Add ability to set library path via COMPLEASM_LIBRARY_PATH if --library_path unspecified #32

Open douglasgscofield opened 5 months ago

douglasgscofield commented 5 months ago

Adds the ability to specify the library path (what is set via --library_path) using the environment variable COMPLEASM_LIBRARY_PATH. The logic is:

  1. change default for --library_path options wherever they appear to None
  2. at the end of argument processing, if args.library_path == None, then check if environment variable COMPLEASM_LIBRARY_PATH is set
  3. if it is set, use its value for args.library_path
  4. if it is not set, use the current default value, mb_downloads, which will be in the current directory

This also modifies the __init__ logic in Downloader to do the same.

This change enables using a central location for lineage sets, useful for streamlining project-wide storage or, for example, for HPC clusters such as ours where we've already downloaded the lineage sets to the same system-wide location for both BUSCO and compleasm.
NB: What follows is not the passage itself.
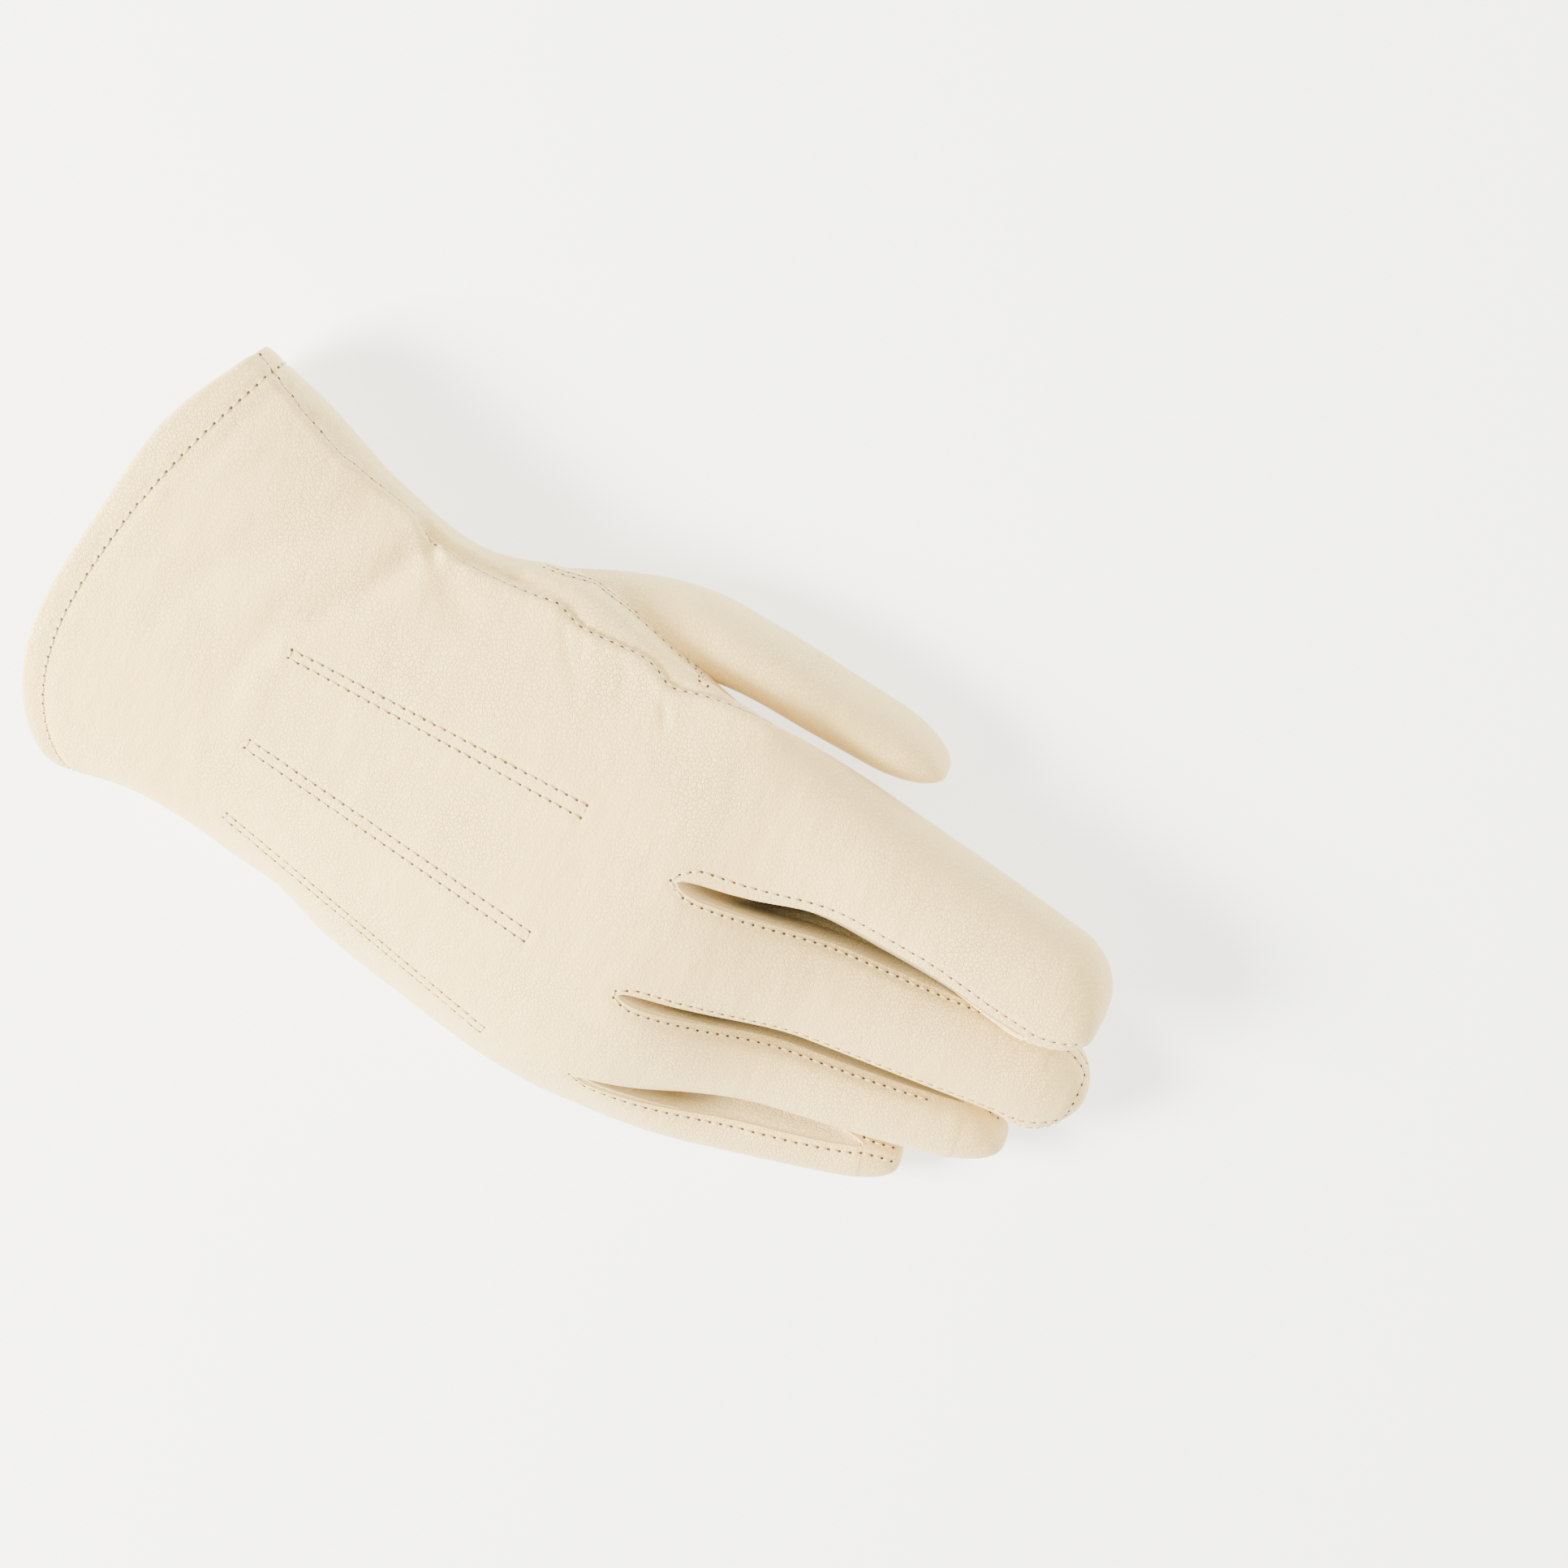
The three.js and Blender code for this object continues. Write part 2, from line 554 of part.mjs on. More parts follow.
const CREAM = 0xefe3cd;
const SHADED_CREAM = 0xe7dac2;
const trank = makeTrank();
addPiece('trank', cut(trank.leather(), grown(makeThumb(true))), CREAM);
FINGERS.slice(0, -1).forEach((finger, k) => {
  addPiece(`fourchette_${finger.name}_${FINGERS[k + 1].name}`, makeFork(k, trank), SHADED_CREAM);
});
addPiece('thumb', cut(makeThumb(false).leather(), grown(makeHandVolume())), CREAM);

// The origin is the middle of the part's footprint, on the table.
const box = new THREE.Box3().setFromObject(glove);
glove.position.set(-(box.min.x + box.max.x) / 2, -(box.min.y + box.max.y) / 2, -box.min.z);

export default glove;
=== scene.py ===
"""A cream leather dress glove for the right hand, lying on its palm.

Every form is written in millimetres in the CAD frame: +X from the cuff to the fingertips, +Y to the
thumb and +Z up off the table. Meshes are in metres.
"""

from __future__ import annotations

import logging
import math
from dataclasses import dataclass, field
from enum import Enum
from typing import Callable, Sequence

import bpy
import numpy as np
from mathutils import Matrix, Vector
from mathutils.bvhtree import BVHTree

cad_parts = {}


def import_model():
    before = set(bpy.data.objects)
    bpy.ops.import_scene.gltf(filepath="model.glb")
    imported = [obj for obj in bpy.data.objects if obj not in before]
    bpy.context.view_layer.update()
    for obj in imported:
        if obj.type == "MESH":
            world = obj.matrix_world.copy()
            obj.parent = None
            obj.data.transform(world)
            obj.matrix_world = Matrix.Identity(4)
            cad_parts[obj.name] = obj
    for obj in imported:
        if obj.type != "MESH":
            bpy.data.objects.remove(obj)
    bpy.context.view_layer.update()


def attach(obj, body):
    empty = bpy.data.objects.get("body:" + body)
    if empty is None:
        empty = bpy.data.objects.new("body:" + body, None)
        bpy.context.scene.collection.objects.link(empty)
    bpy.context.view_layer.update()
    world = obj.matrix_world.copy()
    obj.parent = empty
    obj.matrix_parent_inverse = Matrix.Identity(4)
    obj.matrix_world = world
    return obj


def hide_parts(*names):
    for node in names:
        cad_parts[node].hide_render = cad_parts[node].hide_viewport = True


LOG = logging.getLogger("glove")

Points = np.ndarray
Faces = Sequence[Sequence[int]]
Sheet = tuple[Points, list[tuple[int, ...]]]
Colour = tuple[float, float, float]
Input = float | tuple[float, ...] | bpy.types.NodeSocket
MM = 0.001
EYE = Vector((36.66, 426.158, 1095.6465))  # the camera in the CAD frame
PANEL = 2.2  # a panel's width on the skin over the straight line from its middle to its edge
SIGHT_LIMIT = 14.0  # a place seen further off than this is taken from the nearest surface instead
SHORT_LINE = 12  # a line of no more points than this isn't smoothed
SMOOTHINGS = 3


class Face(Enum):
    """The two faces of the hand and of each finger."""

    BACK = 1
    PALM = -1


class Side(Enum):
    """The two sides of a finger."""

    THUMB = 0
    LITTLE = 1


def clamp(value: Points) -> Points:
    """Limits a value to 0 to 1."""
    return np.clip(value, 0.0, 1.0)


def ease(value: Points) -> Points:
    """Smooth step from 0 to 1."""
    value = clamp(np.asarray(value, float))
    return value * value * (3 - 2 * value)


def mix(low: Points, high: Points, share: Points) -> Points:
    """Between two values."""
    return low + (high - low) * share


def round_off(value: Points, start: float, end: float) -> Points:
    """1 up to start, then a quarter ellipse down to 0 at end."""
    return np.sqrt(1 - clamp((np.asarray(value, float) - start) / (end - start)) ** 2)


def unit(vectors: Points) -> Points:
    """Vectors of length 1.

    Args:
        vectors: rows of x, y, z.

    Returns:
        The same directions at length 1.
    """
    return vectors / np.maximum(np.linalg.norm(vectors, axis=-1, keepdims=True), 1e-12)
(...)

These lineage sets do not often change, so enabling the use of a common location for them is not just feasible but recommended.

douglasgscofield commented 5 months ago

I should add that to use existing BUSCO v5 lineage sets for compleasm, each of the lineage directories, e.g., methanomicrobia_odb10, needs a corresponding methanomicrobia_odb10.done file at the same level, this can be created with touch for each lineage directory:

cd <BUSCO v5 lineage sets base directory>/lineages
for D in *_odb10; do
    test -d $D && touch $D.done
done

Also, if you uncompress the refseq_db.faa.gz within each lineage directory, leave the gzipped version in place for compleasm to use.